* [Aim of the exercise]
Below you will find a set of lines. Repeat them all exactly.

* [Data for this task]

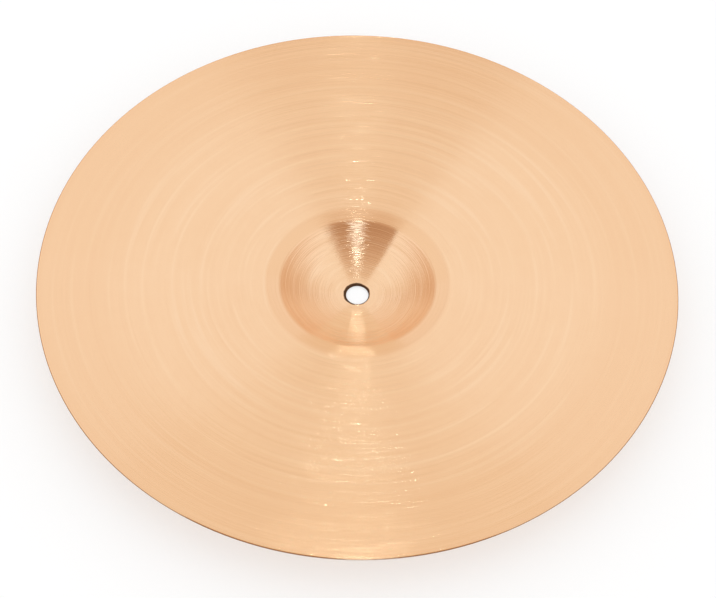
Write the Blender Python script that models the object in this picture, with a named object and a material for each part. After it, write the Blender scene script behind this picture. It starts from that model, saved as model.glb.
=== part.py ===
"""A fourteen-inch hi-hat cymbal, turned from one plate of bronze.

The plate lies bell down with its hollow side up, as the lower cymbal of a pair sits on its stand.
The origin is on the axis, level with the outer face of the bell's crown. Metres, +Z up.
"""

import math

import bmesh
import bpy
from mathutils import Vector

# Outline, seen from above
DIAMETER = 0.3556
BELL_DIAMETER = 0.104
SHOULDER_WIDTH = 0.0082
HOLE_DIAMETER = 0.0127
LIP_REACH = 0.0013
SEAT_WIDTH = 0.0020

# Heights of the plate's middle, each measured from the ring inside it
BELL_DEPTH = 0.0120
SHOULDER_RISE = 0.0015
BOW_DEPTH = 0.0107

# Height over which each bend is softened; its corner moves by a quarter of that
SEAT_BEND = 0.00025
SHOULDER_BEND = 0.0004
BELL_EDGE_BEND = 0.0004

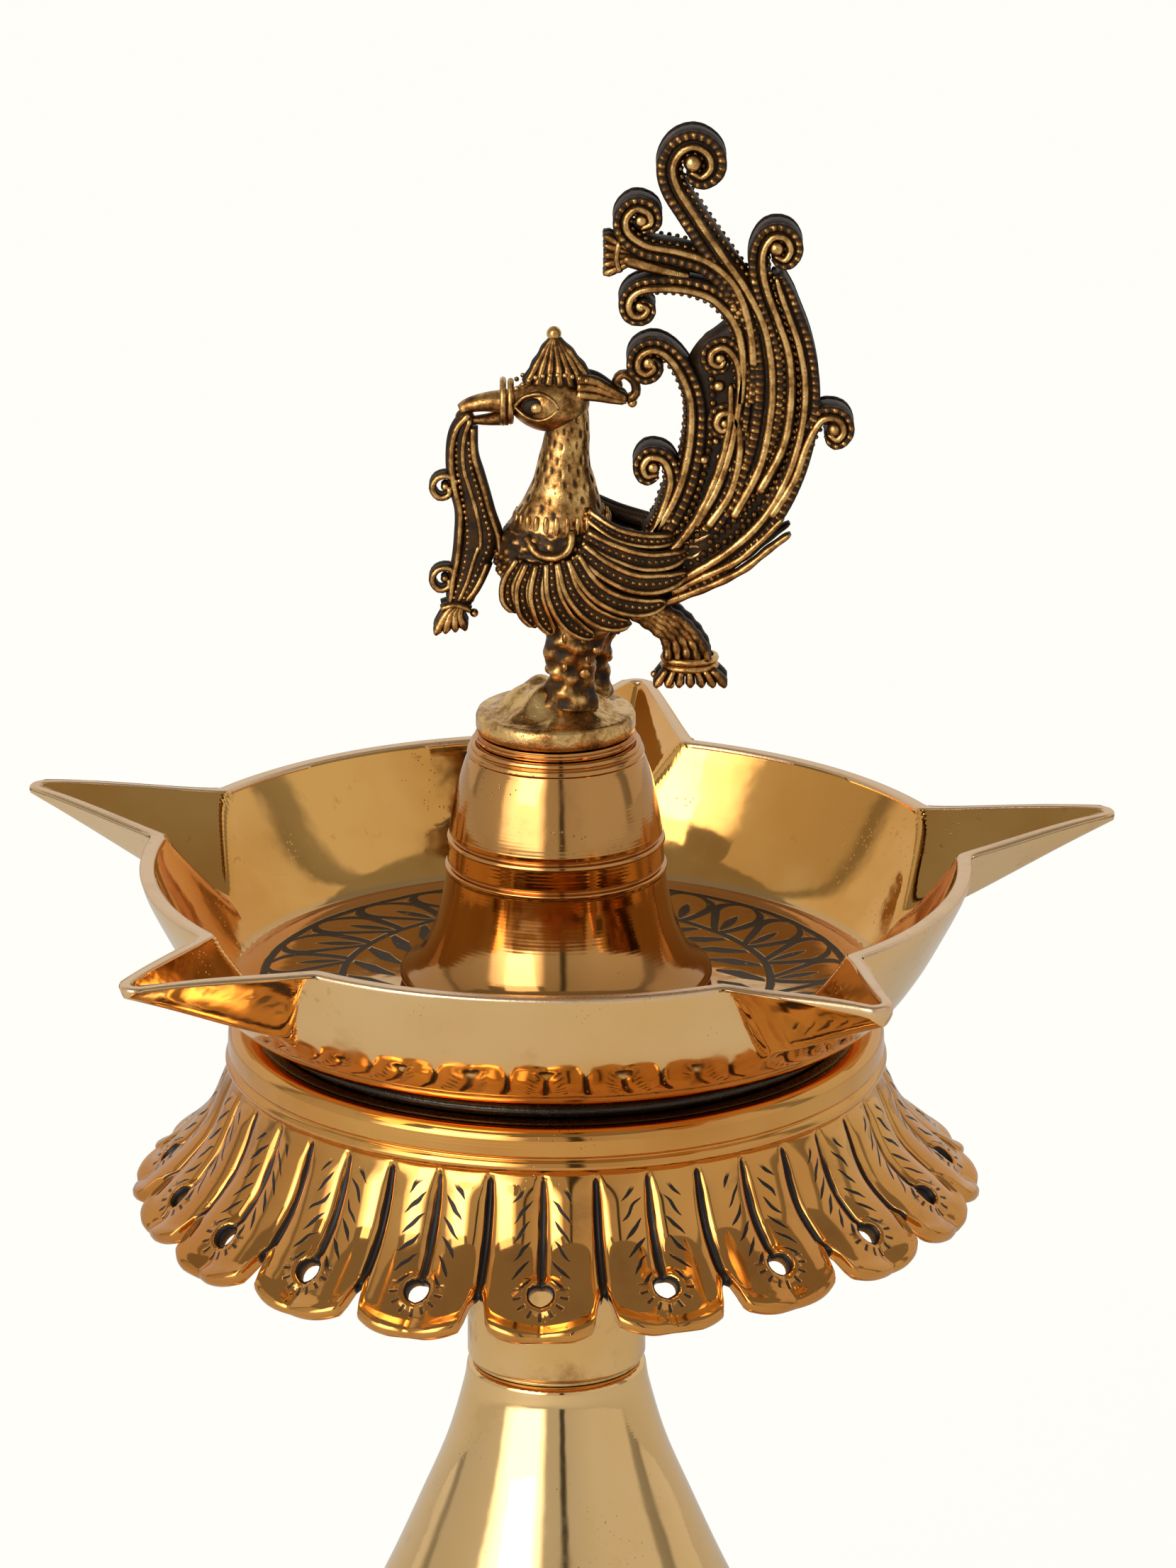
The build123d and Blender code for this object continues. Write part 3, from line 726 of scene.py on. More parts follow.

* [Response to this task]
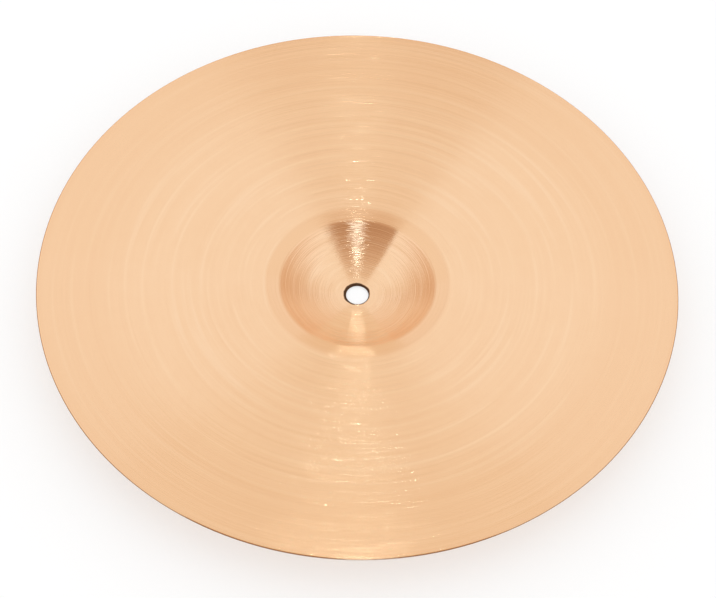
Write the Blender Python script that models the object in this picture, with a named object and a material for each part. After it, write the Blender scene script behind this picture. It starts from that model, saved as model.glb.
=== part.py ===
"""A fourteen-inch hi-hat cymbal, turned from one plate of bronze.

The plate lies bell down with its hollow side up, as the lower cymbal of a pair sits on its stand.
The origin is on the axis, level with the outer face of the bell's crown. Metres, +Z up.
"""

import math

import bmesh
import bpy
from mathutils import Vector

# Outline, seen from above
DIAMETER = 0.3556
BELL_DIAMETER = 0.104
SHOULDER_WIDTH = 0.0082
HOLE_DIAMETER = 0.0127
LIP_REACH = 0.0013
SEAT_WIDTH = 0.0020

# Heights of the plate's middle, each measured from the ring inside it
BELL_DEPTH = 0.0120
SHOULDER_RISE = 0.0015
BOW_DEPTH = 0.0107

# Height over which each bend is softened; its corner moves by a quarter of that
SEAT_BEND = 0.00025
SHOULDER_BEND = 0.0004
BELL_EDGE_BEND = 0.0004

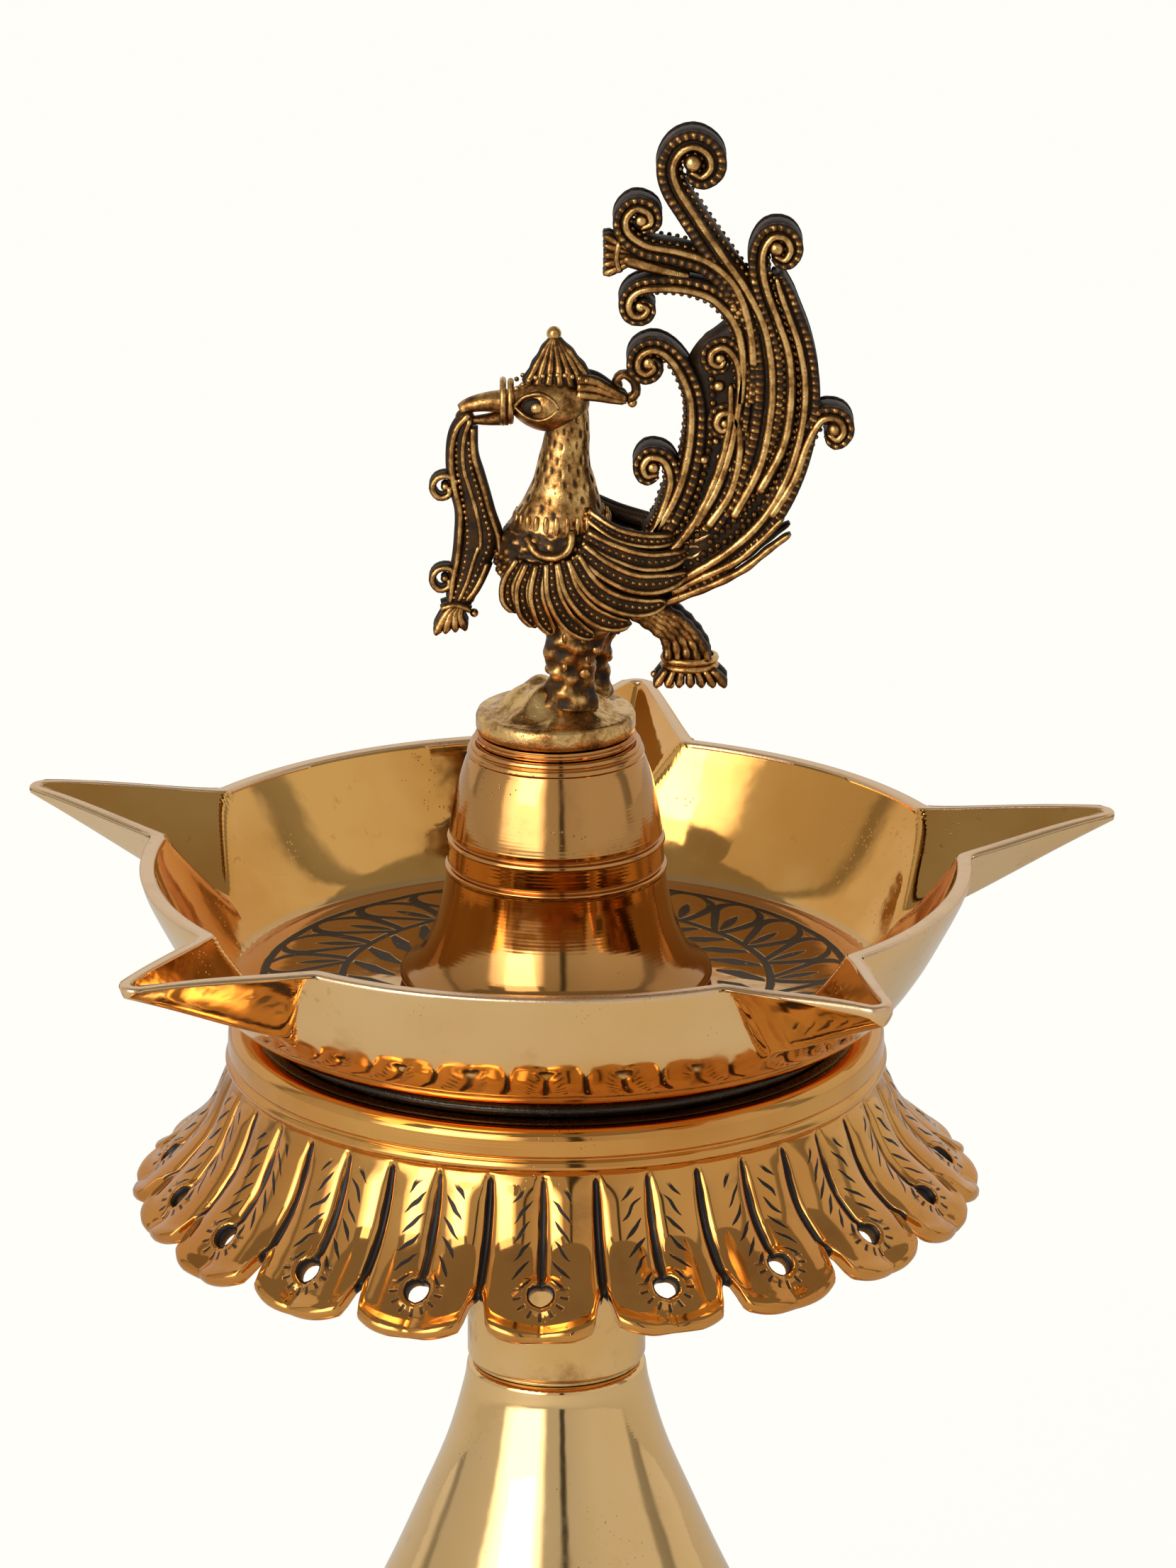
The build123d and Blender code for this object continues. Write part 3, from line 726 of scene.py on. More parts follow.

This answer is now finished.